About Me

My photo
Rachel Kosmal McCart is a lifelong horsewoman and the founder of Equine Legal Solutions, PC, an equine law firm based in the Portland, Oregon area. Rachel is a member of the New York, California, Oregon and Washington State bars and is admitted to practice before the U.S. District Court for the District of Oregon and the U.S. District Court for the Central District of California. Rachel currently competes in three-day eventing.

Monday, May 31, 2010

What to Do When Boarders Want to Negotiate Your Boarding Contract

Equine Legal Solutions' boarding contract forms customers occasionally relay questions from their boarders about our forms.  Frequently, the boarders want to negotiate the terms of the boarding contract.  Here is our advice, based upon our experience representing boarding facilities.

Decide in Advance What's Negotiable, and Hold Firm

When you complete your boarding contract, decide what terms are negotiable, and what terms are set in stone.  The list of what you'll negotiate should be very short, and limited to costs and customer services.  For example, you might give a boarder with multiple horses a small discount, or you might agree to provide an extra feeding every day for an additional charge.  What you don't want to change are the standard terms on which you do business.  Some contract terms are essential to help you manage your business, such as payment dates and late fees.  Other terms, such as those contained in your boarding contract's liability releases, are essential to limit your legal liability. If you lose a boarder because you won't negotiate your standard terms and conditions, it's not really a loss, because you can't afford to change your business model for a single customer.

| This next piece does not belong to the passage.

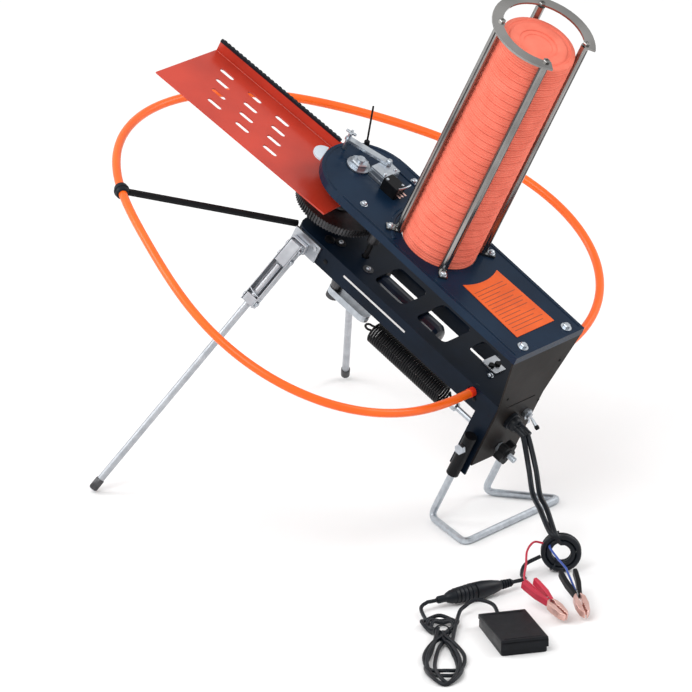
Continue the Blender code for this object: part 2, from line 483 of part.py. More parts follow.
def build_cords():
    ring = [(COIL_HOLE_R, -0.006), (0.0165, -COIL_HALF), (0.0245, -COIL_HALF), (COIL_R, -0.006),
            (COIL_R, 0.006), (0.0245, COIL_HALF), (0.0165, COIL_HALF), (COIL_HOLE_R, 0.006)]
    facing = COIL_AXIS.to_track_quat("Z", "Y").to_euler()
    add("cord_coil", lathe(ring, 28, True), BLACK, COIL_CENTRE, facing, None)
    tube("power_cord", smooth(main_cable(-1), 0.014), CABLE_R, BLACK)
    tube("switch_cord", smooth(main_cable(1), 0.014), CABLE_R, BLACK)
    run = CONNECTOR_END - CONNECTOR_START
    plug = [(0, 0), (0.0055, 0), (0.0055, 0.012), (0.008, 0.018), (0.0125, 0.045), (0.0125, 0.080),
            (0.009, 0.102), (0.0055, 0.106), (0.0055, run.length), (0, run.length)]
    facing = run.to_track_quat("Z", "Y").to_euler()
    add("inline_connector", lathe(plug, 16), BLACK, CONNECTOR_START, facing, None)
    along = run.normalized()
    lead_in = into_coil(-0.97, -0.24)[::-1] + [(0.2810, -0.134, 0.0085), (0.2905, -0.160, 0.0100)]
    lead_in += [CONNECTOR_START - along * reach for reach in (0.012, MEET)]
    tube("connector_cord", smooth(lead_in, 0.011), CORD_R, BLACK)
    link = [CONNECTOR_END + along * MEET, CONNECTOR_END + along * 0.009, (0.2660, -0.3200, 0.0085)]
    tube("hank_cord", smooth(link + into_hank(0.75, -0.66), 0.008), CORD_R, BLACK)
    outline = obround(*HANK_ENDS, 0, HANK_HALF, 10)
    turn = (0, 0, math.atan2(HANK_ALONG.y, HANK_ALONG.x))
    add("cord_hank", prism(outline, 0.0, HANK_THICK), BLACK, HANK_CENTRE, turn, None)
    pedal = Matrix.Translation(PEDAL_CENTRE) @ Matrix.Rotation(PEDAL_TURN, 4, "Z")
    pedal_end = [pedal @ Vector((PEDAL_LENGTH / 2 + reach, 0, 0.006)) for reach in (0.011, MEET)]
    tail = into_hank(0.0, -1.0)[::-1]
    tail += [(0.3080, -0.2950, 0.013), (0.3120, -0.2760, 0.017), (0.333, -0.267, 0.013)]
    tube("pedal_cord", smooth(tail + pedal_end, 0.011), CORD_R, BLACK)
    clip("red_clip", *RED_CLIP, RED)
    clip("black_clip", *BLACK_CLIP, BLACK)
    red = into_coil(-0.85, 0.5, 0.005)[::-1] + [(0.2960, -0.128, 0.048), (0.3080, -0.1600, 0.045),
                                                (0.3290, -0.1930, 0.042)]
    tube("red_lead", smooth(red + into_clip(*RED_CLIP), 0.0075), LEAD_R, RED)
    face = COIL_CENTRE - COIL_RIGHT * 0.015 + Vector((0, 0, 0.0125))
    black = [face + COIL_AXIS * (COIL_HALF + reach) for reach in (MEET, 0.009)] + [(0.3360, -0.132, 0.038)]
    tube("black_lead", smooth(black + into_clip(*BLACK_CLIP), 0.0075), LEAD_R, BLACK)


def into_clip(start, end):
    """The last two route points of a lead that meets a clip's handles."""
    start, end = Vector(start), Vector(end)
    return [start - (end - start).normalized() * reach for reach in (0.010, MEET)]


def clip(name, start, end, mat):
    """A battery clip from its handles to its jaws, as one closed wedge."""
    start, end = Vector(start), Vector(end)
    length = (end - start).length
    half = [(0, 0.004), (0.004, 0.013), (0.040, 0.011), (0.055, 0.0075)]
    half += [(length - 0.020, 0.0095), (length, 0.006)]
    outline = half + [(u, -v) for u, v in reversed(half)]
    turn = (end - start).to_track_quat("X", "Z").to_euler()
    add(name, prism(outline, -0.006, 0.006), mat, start, turn, None)


build_deck()
build_magazine()
build_arm()
build_chassis()
build_spring()
build_hoop()
build_legs()
build_foot_bar()
build_top_gear()
build_pedal()
build_cords()
bpy.context.view_layer.update()
for item in bpy.context.scene.objects:
    if item.parent is None:
        item.matrix_world = Matrix.Translation(ORIGIN_SHIFT) @ item.matrix_world
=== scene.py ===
"""Looks for the clay target thrower: materials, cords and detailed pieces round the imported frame."""
import math

import bmesh
import bpy
from mathutils import Matrix, Vector


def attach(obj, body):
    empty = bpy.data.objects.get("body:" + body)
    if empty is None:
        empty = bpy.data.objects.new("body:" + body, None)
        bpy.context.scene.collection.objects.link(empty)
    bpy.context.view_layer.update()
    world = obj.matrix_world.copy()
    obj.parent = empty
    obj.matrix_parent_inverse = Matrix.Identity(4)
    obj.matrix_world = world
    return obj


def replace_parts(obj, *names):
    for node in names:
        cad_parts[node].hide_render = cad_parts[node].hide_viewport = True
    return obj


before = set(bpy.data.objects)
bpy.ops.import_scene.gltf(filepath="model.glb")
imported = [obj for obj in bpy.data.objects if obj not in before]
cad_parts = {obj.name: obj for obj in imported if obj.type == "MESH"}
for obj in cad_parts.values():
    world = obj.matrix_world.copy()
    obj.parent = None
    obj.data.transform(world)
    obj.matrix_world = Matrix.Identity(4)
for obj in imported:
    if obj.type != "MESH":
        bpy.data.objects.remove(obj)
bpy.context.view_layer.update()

# The frame's own places, in metres: deck coordinates run back along the deck, across it and off its top
DECK_TILT = math.radians(27.5)
SHIFT = Vector((-0.0016, 0.0125, 0))
WORLD = Matrix.Translation(SHIFT)
DECK = Matrix.Translation(SHIFT + Vector((0.2175, 0, 0.279))) @ Matrix.Rotation(DECK_TILT, 4, "Y")
SHAFT_X, MAGAZINE_X, WEB_Z, NOSE_X = -0.378, -0.217, -0.105, -0.350
CLAY_PITCH, CLAYS, STACK_LOW = 0.0124, 30, -0.0033
ROD_CIRCLE, ROD_TOP = 0.0608, 0.3853
ARM_TURN = math.radians(183.7)
SPRING_Z, SPRING_R, SPRING_STEPS = -0.194, 0.0142, 20
GEAR_TEETH, PINION_TEETH, PINION_AT = 84, 12, (-0.306, -0.003, 0)
LEVER_PIVOT, LEVER_TURN, LEVER_LENGTH = (-0.352, 0.027, 0.0160), math.radians(18), 0.064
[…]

The Negotiation Won't Stop

The type of boarder who wants to negotiate boarding contract terms is typically a negotiator by nature.  If you allow your boarders to cross out boarding contract provisions they don't like, what will be next - your barn safety rules?  Your feeding schedule?  Your helmet policy?  Not only that, if word gets out among your boarders that your boarding contract is negotiable, you'll find yourself having to negotiate a different contract for every boarder. 

The Negotiator Will Turn into Your Problem Boarder

Any boarder who goes over your boarding contract with a fine-toothed comb will generally be very hard to please.  The fine-toothed comber is much more likely than the average boarder to turn into a "special needs" boarder who always wants more.  Their attitude is generally that they're special and therefore the regular rules shouldn't apply to them.

Common Provisions Boarders Want to Negotiate - and Why You Shouldn't

Here are the two most common items boarders want to negotiate in our boarding contracts, and our advice about why the boarding facility should hold firm.

Liability releases.  They're in our boarding contracts for a compelling reason - to protect you from liability.  There are no "extra" words in our liability releases, so if you change the wording or cross anything out, you compromise that protection.  "Negligence" is specifically mentioned in our liability releases because it's the most common allegation in a lawsuit.  Note that while gross negligence can't generally be successfully disclaimed in a liability release, ordinary negligence generally can be.

Liens on horses.  In our boarding contracts, the boarder agrees to waive any rights they may have under state agister's lien laws and instead, agrees you can sell or give away the boarder's horses if they are seriously delinquent.  Sounds dramatic, but it's never going to be a problem for boarders who pay their board.  And, it's essential because provides the boarding facility with a much more cost-effective and efficient option than relying on the typically cumbersome and antiquated state agister's lien laws.